The Word Nerds are excited to welcome Sean Beaudoin back to the blog. He’s been our guest multiple times over the blog’s history (in 2009 and 2011 and 2012) but first a story in less than 140 characters from Bethany:
The end result of this is an interview and missed prom date (see the next-to-last question).
Word Nerds: What was the inspiration for “Wise Young Fool?”

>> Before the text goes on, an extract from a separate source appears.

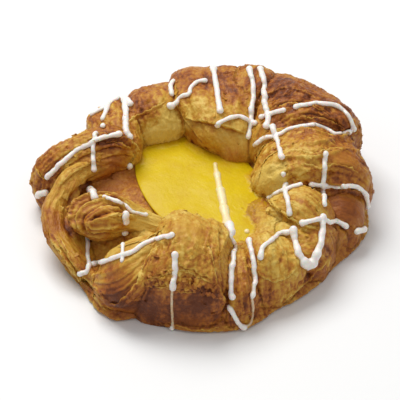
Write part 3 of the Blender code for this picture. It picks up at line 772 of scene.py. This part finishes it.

Sean: The fact that I played in a pretty terrible punk band in high school was a big part of it. Wise Young Fool is about a seventeen-year-old named Ritchie Sudden who plays in a punk band. At least for half of the book. The other half is a reproduction of the journal he keeps while in a juvenile detention center. The two timelines work in opposite directions, so while we see the year leading up to his arrest, and his attempt to keep his band together, we also see 90 days of his incarceration. By the last chapter, Ritchie is getting out and going in at the same time. My father worked in the state corrections system, part of which was overseeing a juvenile detention center. I wanted to work the two notions into one novel, and sort of give a voice to those who had experienced both.
Word Nerds: There’s a lot of discussion about YA books for boys, and how to keep boys interested in reading through the teen years — since you write for this audience and were, presumably, a teenage guy at one time — is this a real concern or will guys figure out this reading thing anyway?
Sean: I dunno. I read all the time when I was a teen. Lots of my friends didn’t, and looking back on their personalities, no marketing plan or book cover or initiative was going to make them pick up a book if they didn’t want to. But other friends did read a lot, just like the teen guys I get emails from or read to at bookstores and on school visits. I think the whole thing is a myth, and it’s up to every guy reading this to prove it.
Word Nerds: What was your favorite book as a teenager and why did you love it?
Sean: I’ve said it numerous times, but the answer is Jim Carroll’s The Basketball Diaries, because it may be one of the most honest books I’ve ever read. But I was also crazy about Frank Herbert’s Dune, Anthony Burgess’s A Clockwork Orange, and Kurt Vonnegut’s Cat’s Cradle.
Word Nerds: Your website says of “Wise Young Fool,” “If you read this book backwards, you will hear evil messages.” Does this worry you at all? Why or why not?
Sean: Do I worry about it? No. Primarily because it’s a joke. Since there’s so much music in the book, I was sort of parodying an idea that seems to come up every ten years or so: that you can play certain bands backwards (the Beatles, Led Zeppelin, Black Sabbath, Slayer) while using a Ouija board or lighting candles or something, causing a minion of darkness to descend into your bedroom and talk you into doing evil things—like not mowing the lawn when your dad asks or drinking milk right out of the carton.
Word Nerds: What’s a question (and its answer) that you wished the Word Nerds would have asked, but didn’t?
Sean: I wished you’d asked me: “Will you be my date to the prom?” My answer, without question, would have been “Yes!”
But only if I can wear a powder-blue tux with knee-high Doc Martins.
Word Nerds: What’s next for you as a writer?
Sean: My next book is called Cornelius Wrathbone and should be out fall 2014. I will tell you nothing about it, because the book itself is a spoiler. But it’s going to be awesome. In the meantime, the paperback of The Infects is coming out. And maybe a book of adult short stories. Until then, I continue to edit TheWeeklings.com, hands down the best site on the internet.